[Start INFORMATION SHOWN]

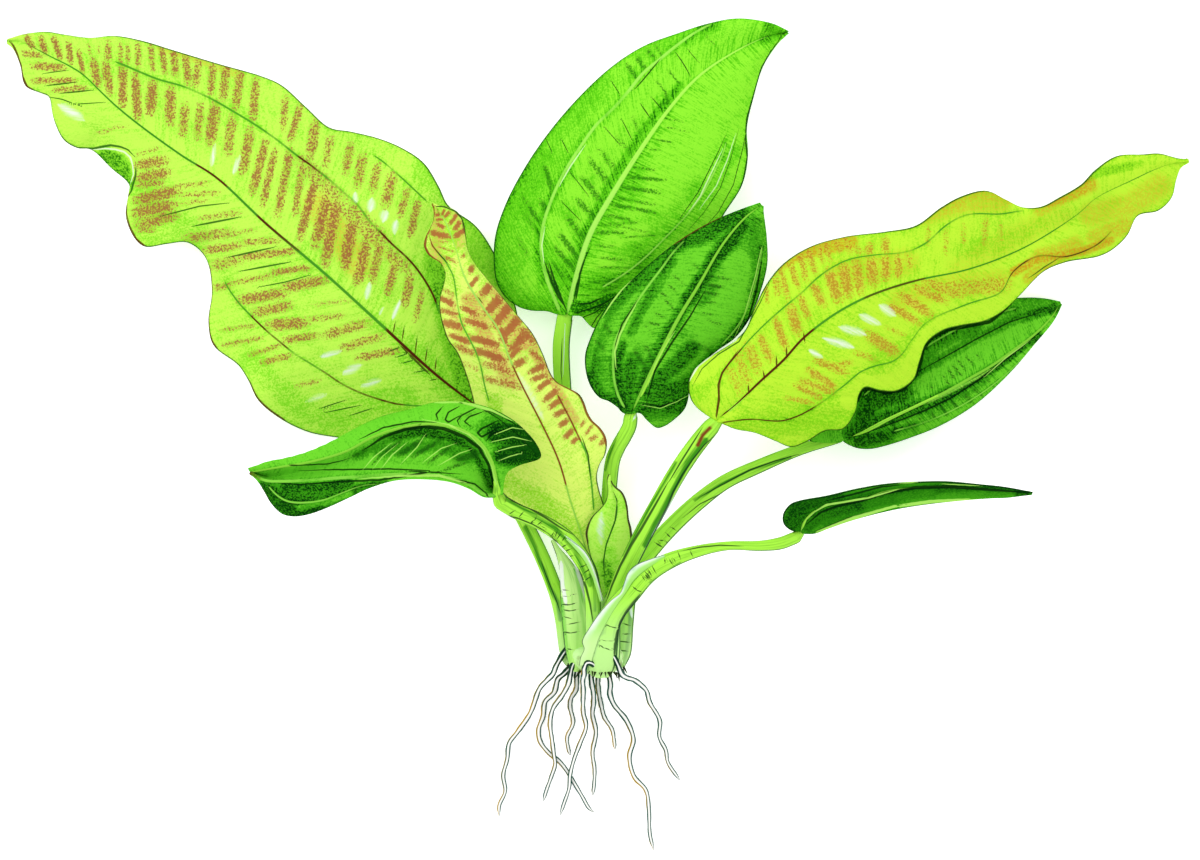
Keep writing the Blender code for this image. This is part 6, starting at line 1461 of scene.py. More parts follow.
def leaf_finish(name, light, tones, roughness):
    """Living leaf tissue: green, painted shade by the veins, grainy bars of pigment, painted highlights."""
    material, tree, shader = new_finish(name, roughness, 0.0)
    names = ("cycle", "out", "rib", "vein", "edge", "along", "bar", "shade", "warm", "stain", "glow",
             "underside")
    field = {f: add(tree, "ShaderNodeAttribute", {}, "Fac", attribute_name=f) for f in names}
    tone = {key: held_back(value) for key, value in tones.items() if isinstance(value, str)}
    place = add(tree, "ShaderNodeTexCoord", {}, "Object")
    # Cell clusters 0.8 mm across break up the pigment, and patches of 12 mm vary the green
    grain = add(tree, "ShaderNodeTexNoise",
                {"Vector": place, "Scale": 1250.0, "Detail": 2.0, "Roughness": 0.7})
    speck = add(tree, "ShaderNodeMapRange", {0: grain, 1: 0.4, 2: 0.6}, interpolation_type="SMOOTHSTEP")
    patch = add(tree, "ShaderNodeTexNoise",
                {"Vector": place, "Scale": 60.0, "Detail": 3.0, "Roughness": 0.55})
    # Strokes that follow the cross veins and are about 8 mm long
    stroke_x = add(tree, "ShaderNodeMath", {0: field["cycle"], 1: tones["strokes"]}, operation="MULTIPLY")
    stroke_y = add(tree, "ShaderNodeMath", {0: field["out"], 1: 0.13}, operation="MULTIPLY")
    stroke_at = add(tree, "ShaderNodeCombineXYZ", {"X": stroke_x, "Y": stroke_y})
    stroke = add(tree, "ShaderNodeTexNoise", {"Vector": stroke_at, "Scale": 1.0, "Detail": 3.0})
    dark_stroke = add(tree, "ShaderNodeMapRange", {0: stroke, 1: 0.44, 2: 0.62},
                      interpolation_type="SMOOTHSTEP")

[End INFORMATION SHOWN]

◆ AIM ◆
Extract all of the data exactly as written.

◆ WRITTEN ANSWER ◆
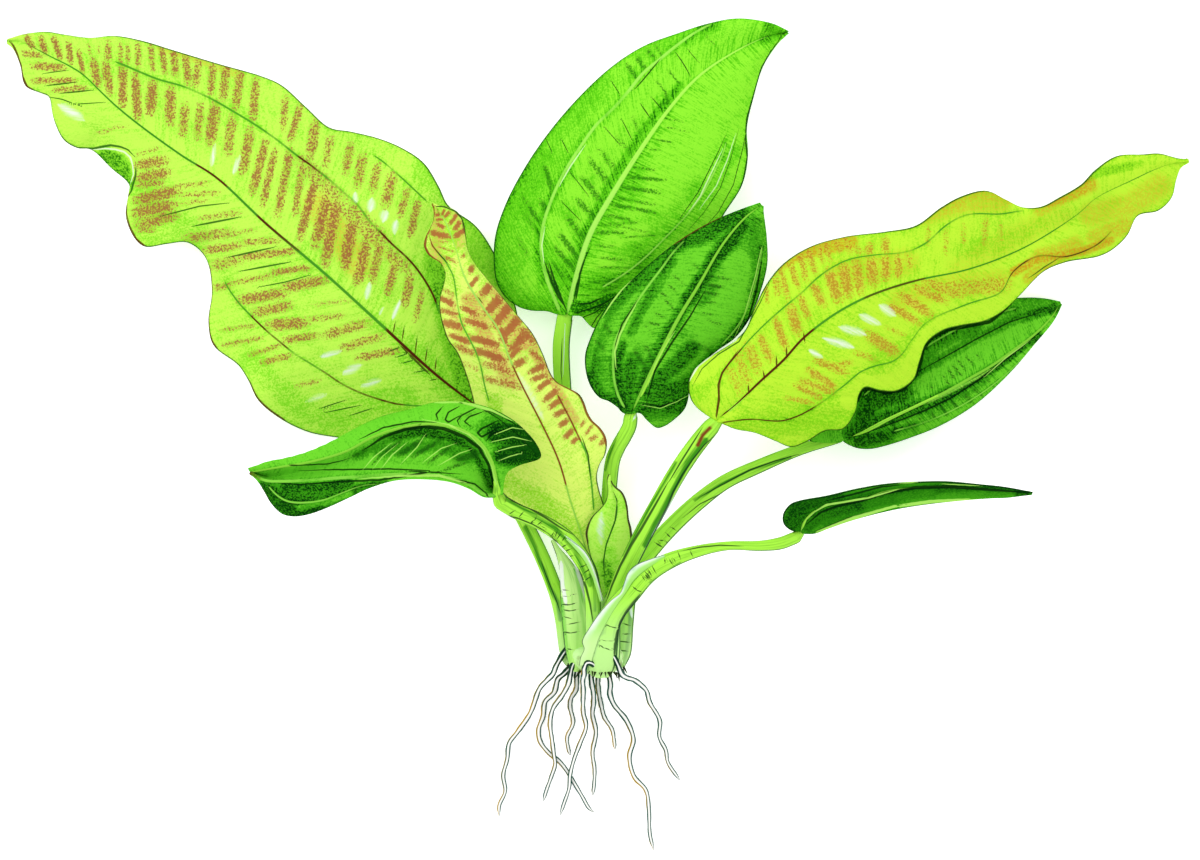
Keep writing the Blender code for this image. This is part 6, starting at line 1461 of scene.py. More parts follow.
def leaf_finish(name, light, tones, roughness):
    """Living leaf tissue: green, painted shade by the veins, grainy bars of pigment, painted highlights."""
    material, tree, shader = new_finish(name, roughness, 0.0)
    names = ("cycle", "out", "rib", "vein", "edge", "along", "bar", "shade", "warm", "stain", "glow",
             "underside")
    field = {f: add(tree, "ShaderNodeAttribute", {}, "Fac", attribute_name=f) for f in names}
    tone = {key: held_back(value) for key, value in tones.items() if isinstance(value, str)}
    place = add(tree, "ShaderNodeTexCoord", {}, "Object")
    # Cell clusters 0.8 mm across break up the pigment, and patches of 12 mm vary the green
    grain = add(tree, "ShaderNodeTexNoise",
                {"Vector": place, "Scale": 1250.0, "Detail": 2.0, "Roughness": 0.7})
    speck = add(tree, "ShaderNodeMapRange", {0: grain, 1: 0.4, 2: 0.6}, interpolation_type="SMOOTHSTEP")
    patch = add(tree, "ShaderNodeTexNoise",
                {"Vector": place, "Scale": 60.0, "Detail": 3.0, "Roughness": 0.55})
    # Strokes that follow the cross veins and are about 8 mm long
    stroke_x = add(tree, "ShaderNodeMath", {0: field["cycle"], 1: tones["strokes"]}, operation="MULTIPLY")
    stroke_y = add(tree, "ShaderNodeMath", {0: field["out"], 1: 0.13}, operation="MULTIPLY")
    stroke_at = add(tree, "ShaderNodeCombineXYZ", {"X": stroke_x, "Y": stroke_y})
    stroke = add(tree, "ShaderNodeTexNoise", {"Vector": stroke_at, "Scale": 1.0, "Detail": 3.0})
    dark_stroke = add(tree, "ShaderNodeMapRange", {0: stroke, 1: 0.44, 2: 0.62},
                      interpolation_type="SMOOTHSTEP")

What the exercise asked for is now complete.